The third tier became available in February and focuses on environmental stewardship. Cooperatives such as Dairy Farmers of America and Land O’Lakes are using the program to verify their commitments to reduce greenhouse gas emissions from their dairy supply chain, Bennett says. It includes a tool with 48 data points that can be used to assess and manage a farm’s environmental footprint.

Most farms already are engaged in the first two program components, and a growing number will experiment with the third element, Bennett says. Some producers know about the FARM Program, but others participate without realizing it. That’s because cooperatives and processors sometimes ask the FARM Program questions about animal care and antibiotics along with questions of their own, Bennett says. Participation doesn’t cost farmers any money beyond checkoff dollars and the investment of their milk marketers; it simply requires about a half-day to work with an evaluator on that specific program tier.

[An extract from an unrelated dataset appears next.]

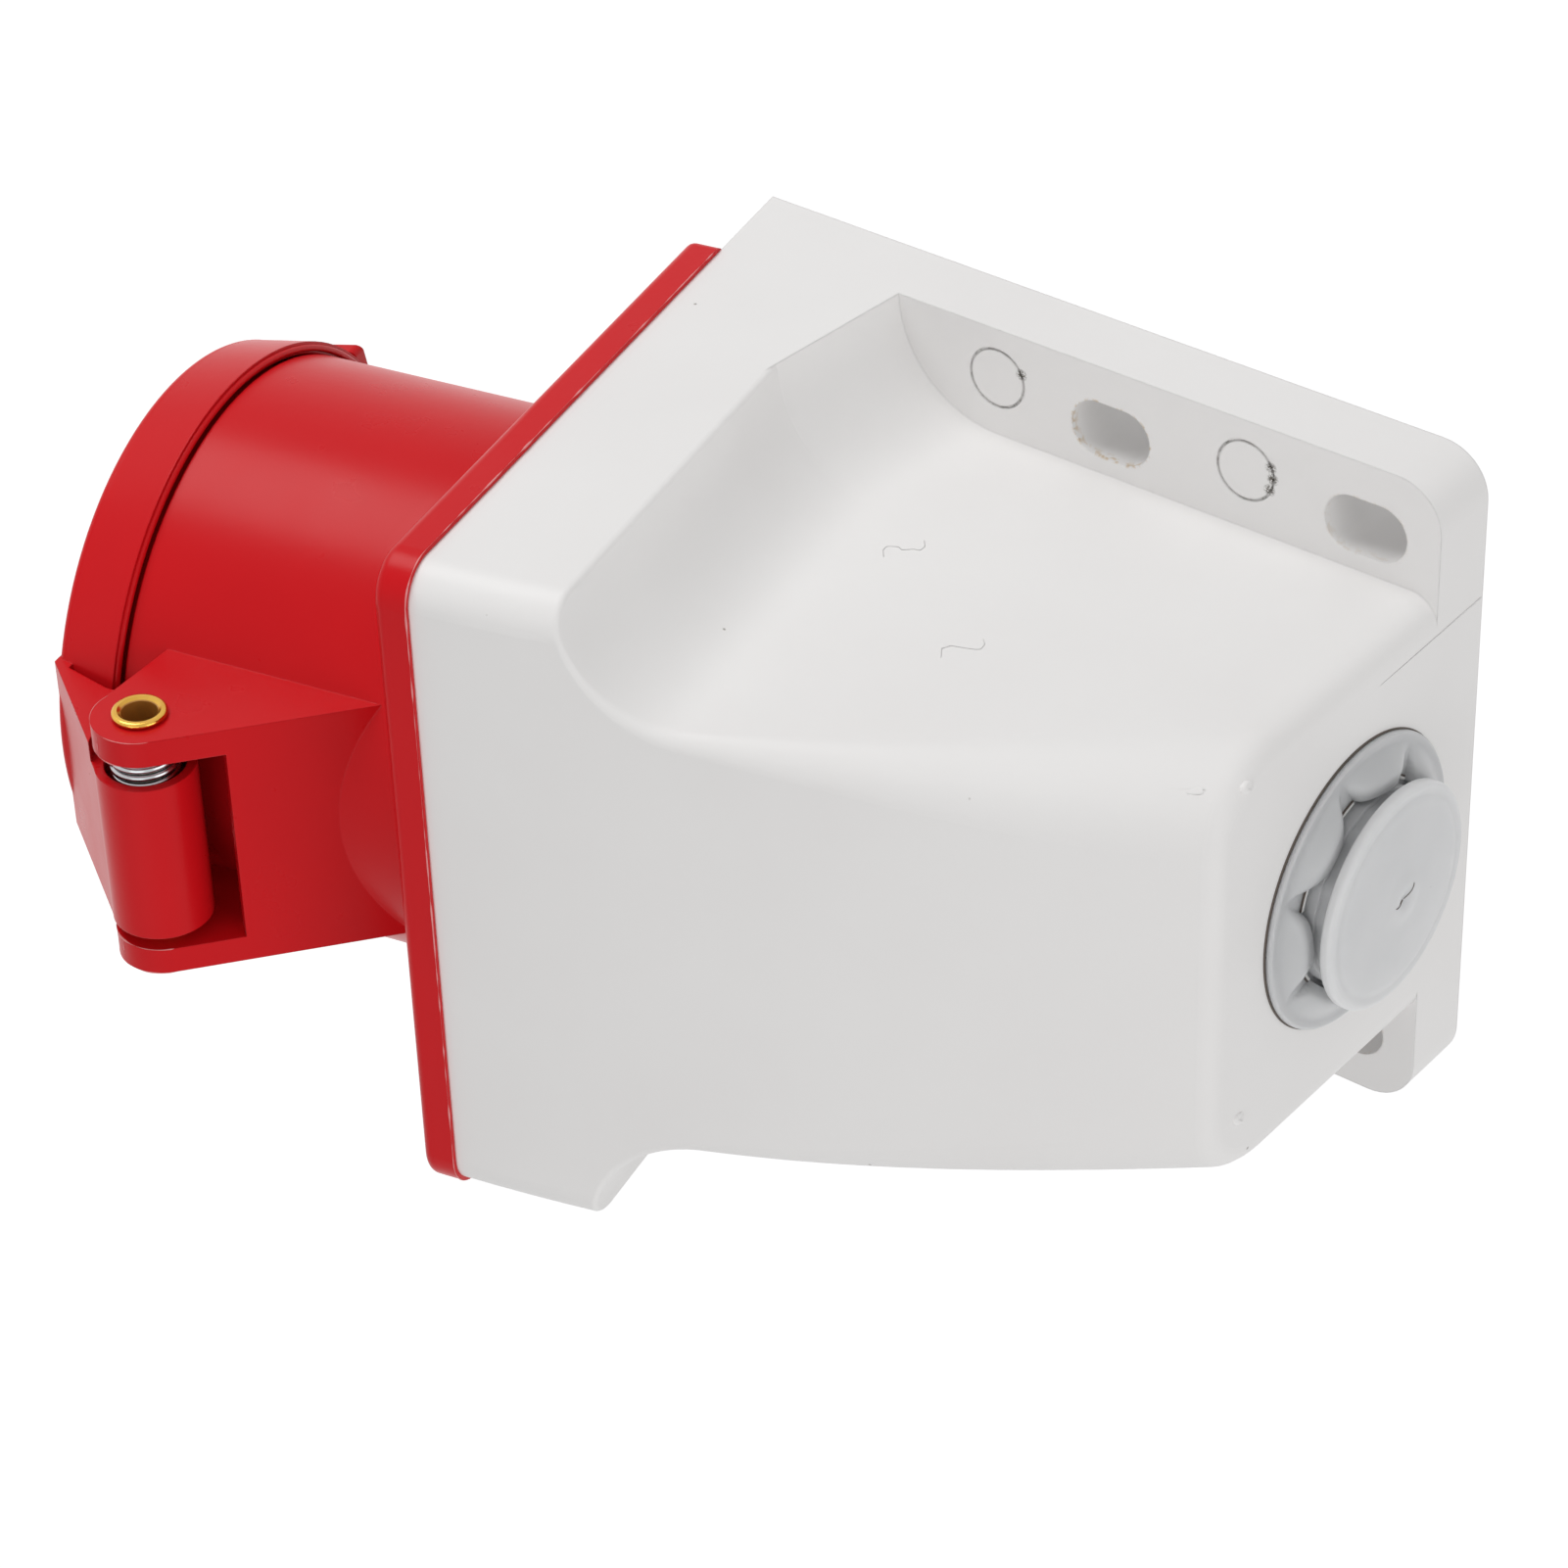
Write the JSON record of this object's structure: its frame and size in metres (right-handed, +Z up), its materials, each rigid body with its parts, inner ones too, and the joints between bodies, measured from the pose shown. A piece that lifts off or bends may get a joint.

Broad Goals. Other dairy-industry stakeholders are assessing sustainability at a broader level beyond the farmgate. In 2009, for example, dairy producers and industry groups committed to reduce greenhouse gas (GHG) emissions intensity 25% by 2020.

The Innovation Center for U.S. Dairy, a producer-led forum, is monitoring progress toward that objective. Eventually, data from the FARM Program could be used to measure such progress, Bennett says.

The Innovation Center’s definition of farm-to-table sustainability includes animal care, sustainable nutrition, environmental stewardship, global insights and innovation, food safety, people and community, and communications.

Committee work is focused on solutions that balance the need for nutrient-rich dairy foods that are responsibly produced and make good business sense, says Chad Frahm, senior vice president of operations and outreach for the Innovation Center.

“People want to purchase food from those they know operate in ways consistent with their personal values and expectations. And they are holding all of us accountable–from the farm to the processing plant to the grocery store–for transparency about how their food is produced,” Frahm says. “Looking to the future, the consumer landscape and business environment will be more complex and more competitive and will impose greater pressures around health, environmental impacts and ethical practices.”

Milk end-users such as Unilever—whose brands include Ben & Jerry’s, Breyers, Brummel & Brown, and Hellmann’s—have committed to complementary targets. Unilever reports it sourced 70% of its dairy from sustainable farms and processors at the end of 2016, up from 59% in 2015.

“Sourcing sustainably helps secure our supplies by reducing risk and volatility in our raw material supply chains,” notes the website for the company, which seeks 100% compliance with its Sustainable Agriculture Code by 2020. “It also opens up opportunities for innovation: by focusing on people’s sustainable living needs and consumer preference, we can build stronger brands.”

Interest in food production practices at all levels of the supply chain suggests sustainability is here to stay. For dairy producers, participation can be as simple as learning how sustainability is defined and what you can do to document existing practices and measure progress.